MATERIAL PROVIDED>
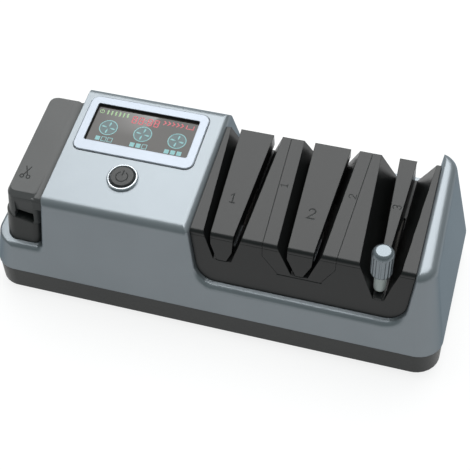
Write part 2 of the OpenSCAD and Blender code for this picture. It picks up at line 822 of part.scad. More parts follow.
module bushing(x) {
    color("#b08a52") along_shaft(x - 0.6) {
        ring(6, shaft_r + fit, 8.2);
        ring(7, shaft_r + fit, 0.6);
    }
}

module left_bushing() { bushing(left_bearing_x); }
module right_bushing() { bushing(right_bearing_x); }

module bearing_screws() {
    color("#b5b7b8") for (x = [left_bearing_x, right_bearing_x], s = [-1, 1])
        translate([x + 3.5, shaft_y + s*12.8, 0]) {
            translate([0, 0, foot_h + 3]) cylinder(r = 1.5, h = 4);
            translate([0, 0, foot_h + 7]) cylinder(r = 3, h = 2);
        }
}

module rotor() {
    color("#7a7d7f") {
        along_shaft(-104) cylinder(r = 3, h = 76);
        along_shaft(-84) cylinder(r = 14.5, h = 36);
        along_shaft(-46) cylinder(r = 7, h = 5);
    }
}

module cooling_fan() {
    blades = 7;
    color("#3f4243") along_shaft(-103.6) difference() {
        union() {
            cylinder(r = 6, h = 7.6);
            for (i = [0:blades - 1]) rotate(i*360/blades)
                translate([5, -0.8, 1]) rotate([28, 0, 0]) translate([0, 0, -1]) cube([13, 1.4, 8]);
        }
        translate([0, 0, -5]) cylinder(r = 3, h = 20);
    }
}

module shaft_coupling() {
    color("#2f3132") along_shaft(-31) difference() {
        cylinder(r = 8.5, h = 7.6);
        translate([0, 0, -1]) cylinder(r = 3, h = 4);
        translate([0, 0, 3]) cylinder(r = shaft_r, h = 6);
    }
}

module main_shaft() {
    color("#c9cdd0") along_shaft(-28) cylinder(r = shaft_r, h = 163);
}

// x of each disc's sharpening face, left and right
face_1 = [1.4, 15.4];
face_2 = [50.4, 64.1];
face_3 = [100.3, 108.7];

module disc(x, r, hub, c) {
    color(c) along_shaft(x) difference() {
        union() {
            cylinder(r = r, h = disc_t, $fn = 96);
            translate([0, 0, hub < 0 ? hub : 0]) cylinder(r = 9, h = disc_t + abs(hub));
        }
        translate([0, 0, -10]) cylinder(r = shaft_r, h = 20);
    }
}

module coarse_disc_left() { disc(face_1[0], disc_r, 1.5, "#6f6a64"); }
module coarse_disc_right() { disc(face_1[1] - disc_t, disc_r, -1.5, "#6f6a64"); }
module fine_disc_left() { disc(face_2[0], disc_r, 1.5, "#8c8a86"); }
module fine_disc_right() { disc(face_2[1] - disc_t, disc_r, -1.5, "#8c8a86"); }
module polish_disc_left() { disc(face_3[0], polish_r, 0.6, "#b9b2a0"); }
module polish_disc_right() { disc(face_3[1] - disc_t, polish_r, -0.6, "#b9b2a0"); }

module disc_spacers() {
    inner = [1.5, 1.5, 0.6];
    faces = [face_1, face_2, face_3];
    color("#a9adb0") {
        for (i = [0:2]) let (a = faces[i][0] + disc_t + inner[i], b = faces[i][1] - disc_t - inner[i])
            along_shaft(a) ring(6, shaft_r, b - a);
        along_shaft(face_1[1]) ring(6, shaft_r, face_2[0] - face_1[1]);
        along_shaft(face_2[1]) ring(6, shaft_r, face_3[0] - face_2[1]);
    }
}

module shaft_collars() {
    color("#b5b7b8") {
        along_shaft(left_bearing_x + 8.2) ring(7, shaft_r, face_1[0] - left_bearing_x - 8.2);
        along_shaft(face_3[1]) ring(7, shaft_r, right_bearing_x - 1 - face_3[1]);
    }
}

// ---------- power inlet, covers and fasteners ----------

module inlet_place() {
    on_back() translate([-70, 16, 0]) children();
}

module power_inlet() {
    color("#1f2121") inlet_place() difference() {
        union() {
            translate([-12.6, -7.6, -14]) cube([25.2, 15.2, 14]);
            translate([-15, -10, -wall - 3.2]) cube([30, 20, 3]);
        }
        translate([0, 0, -10]) linear_extrude(12) {
            for (s = [-1, 1]) translate([s*3.9, 0]) circle(4);
            translate([-3.9, -4]) square([7.8, 8]);
        }
    }
}

module inlet_pins() {
    color("#c8b27a") inlet_place() for (s = [-1, 1]) translate([s*4.3, 0, -10])
        cylinder(r = 1.15, h = 8.5);
}

module cleanout_cover() {
    color("#353938") cleanout_place() difference() {
        union() {
            translate([0, 0, foot_h + 0.1]) linear_extrude(1.5) square([73.4, 33.4], center = true);
            translate([0, 0, foot_h + 1.6]) linear_extrude(1.8) square([67.4, 27.4], center = true);
        }
        for (i = [-2.5:2.5]) translate([i*10 - 1, -11, 0]) cube([2, 22, foot_h + 0.7]);
    }
}

module dust_magnet() {
    color("#5a5c5e") cleanout_place() for (x = [-22, 22])
        translate([x - 7, -4, foot_h + 3.4]) cube([14, 8, 3]);
}

base_tray();
rubber_feet();
upper_housing();
display_frame();
display_lens();
display_panel();
control_board();
board_screws();
tact_switch();
button_ring();
power_button();
scissor_base();
scissor_cap();
scissor_rods();
module_frame();
stage_2_cassette();
guide_block_1();
guide_block_2();
polish_guide();
blade_springs_1();
blade_springs_2();
polish_springs();
motor_can();
motor_front_cap();
motor_rear_cap();
motor_magnets();
motor_cradle();
motor_strap();
strap_screws();
bearing_blocks();
left_bushing();
right_bushing();
bearing_screws();
rotor();
cooling_fan();
shaft_coupling();
main_shaft();
coarse_disc_left();
coarse_disc_right();
fine_disc_left();
fine_disc_right();
polish_disc_left();
polish_disc_right();
disc_spacers();
shaft_collars();
power_inlet();
inlet_pins();
knob_cap();
knob_stem();
knob_pinion();
dresser_rack();
dresser_pad();
dresser_guide();
base_screws();
cleanout_cover();
dust_magnet();
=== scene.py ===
"""Looks, light and camera of the electric knife sharpener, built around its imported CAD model."""

import json
import math

import bmesh
import bpy
from mathutils import Matrix, Vector
from mathutils.bvhtree import BVHTree


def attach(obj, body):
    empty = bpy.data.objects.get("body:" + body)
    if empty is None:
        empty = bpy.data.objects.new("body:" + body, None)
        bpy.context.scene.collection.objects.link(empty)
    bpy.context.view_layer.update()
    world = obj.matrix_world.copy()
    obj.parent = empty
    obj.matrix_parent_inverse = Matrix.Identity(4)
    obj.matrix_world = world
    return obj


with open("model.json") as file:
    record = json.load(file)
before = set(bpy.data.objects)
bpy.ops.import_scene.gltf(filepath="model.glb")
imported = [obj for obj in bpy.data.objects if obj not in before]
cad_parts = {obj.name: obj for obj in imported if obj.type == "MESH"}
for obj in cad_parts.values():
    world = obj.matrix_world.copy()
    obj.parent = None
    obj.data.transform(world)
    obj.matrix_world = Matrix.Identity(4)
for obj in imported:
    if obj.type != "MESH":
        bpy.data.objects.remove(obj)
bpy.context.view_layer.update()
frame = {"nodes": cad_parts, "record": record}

MM = 0.001

# The top's own frame: x along the body, y up its slope, z along its normal
DECK_SLOPE = math.radians(8)
DECK = Matrix.Translation((0, -45.4 * MM, 79.3 * MM)) @ Matrix.Rotation(DECK_SLOPE, 4, "X")


def add_object(name, data):
    """An object made from this data, in the scene."""
    thing = bpy.data.objects.new(name, data)
    bpy.context.scene.collection.objects.link(thing)
    return thing


# ---------- shader nodes ----------

MIX_A, MIX_B, MIX_RESULT = 6, 7, 2  # a Mix node's colour sockets, whose names others share
NOISE_LOW, NOISE_HIGH = 0.3, 0.7  # the range that holds nearly all of a noise


def put(tree, value, socket):
    """Links an output to the socket, or sets the socket to a plain value."""
    if isinstance(value, bpy.types.NodeSocket):
        tree.links.new(value, socket)
    else:
        socket.default_value = value


def new_node(tree, kind, **values):
    """A shader node; values whose names are inputs go to them, and the rest are its settings."""
    node = tree.nodes.new("ShaderNode" + kind)
    for name, value in values.items():
        label = name.replace("_", " ")
        match = next((s for s in node.inputs if s.name.lower() == label), None)
        if match is None:
            setattr(node, name, value)
        else:
            put(tree, value, match)
    return node


def pair_node(tree, kind, first, second, **settings):
    """A shader node whose first two inputs have the same name."""
    node = new_node(tree, kind, **settings)
    put(tree, first, node.inputs[0])
    put(tree, second, node.inputs[1])
    return node


def noise(tree, place, scale, detail=3.0):
    """A smooth noise around one half."""
    return new_node(tree, "TexNoise", vector=place, scale=scale, detail=detail).outputs["Fac"]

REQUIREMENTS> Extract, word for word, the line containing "base_tray();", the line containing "record = json.load(file)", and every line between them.

COMPLETE ANSWER>
base_tray();
rubber_feet();
upper_housing();
display_frame();
display_lens();
display_panel();
control_board();
board_screws();
tact_switch();
button_ring();
power_button();
scissor_base();
scissor_cap();
scissor_rods();
module_frame();
stage_2_cassette();
guide_block_1();
guide_block_2();
polish_guide();
blade_springs_1();
blade_springs_2();
polish_springs();
motor_can();
motor_front_cap();
motor_rear_cap();
motor_magnets();
motor_cradle();
motor_strap();
strap_screws();
bearing_blocks();
left_bushing();
right_bushing();
bearing_screws();
rotor();
cooling_fan();
shaft_coupling();
main_shaft();
coarse_disc_left();
coarse_disc_right();
fine_disc_left();
fine_disc_right();
polish_disc_left();
polish_disc_right();
disc_spacers();
shaft_collars();
power_inlet();
inlet_pins();
knob_cap();
knob_stem();
knob_pinion();
dresser_rack();
dresser_pad();
dresser_guide();
base_screws();
cleanout_cover();
dust_magnet();
=== scene.py ===
"""Looks, light and camera of the electric knife sharpener, built around its imported CAD model."""

import json
import math

import bmesh
import bpy
from mathutils import Matrix, Vector
from mathutils.bvhtree import BVHTree


def attach(obj, body):
    empty = bpy.data.objects.get("body:" + body)
    if empty is None:
        empty = bpy.data.objects.new("body:" + body, None)
        bpy.context.scene.collection.objects.link(empty)
    bpy.context.view_layer.update()
    world = obj.matrix_world.copy()
    obj.parent = empty
    obj.matrix_parent_inverse = Matrix.Identity(4)
    obj.matrix_world = world
    return obj


with open("model.json") as file:
    record = json.load(file)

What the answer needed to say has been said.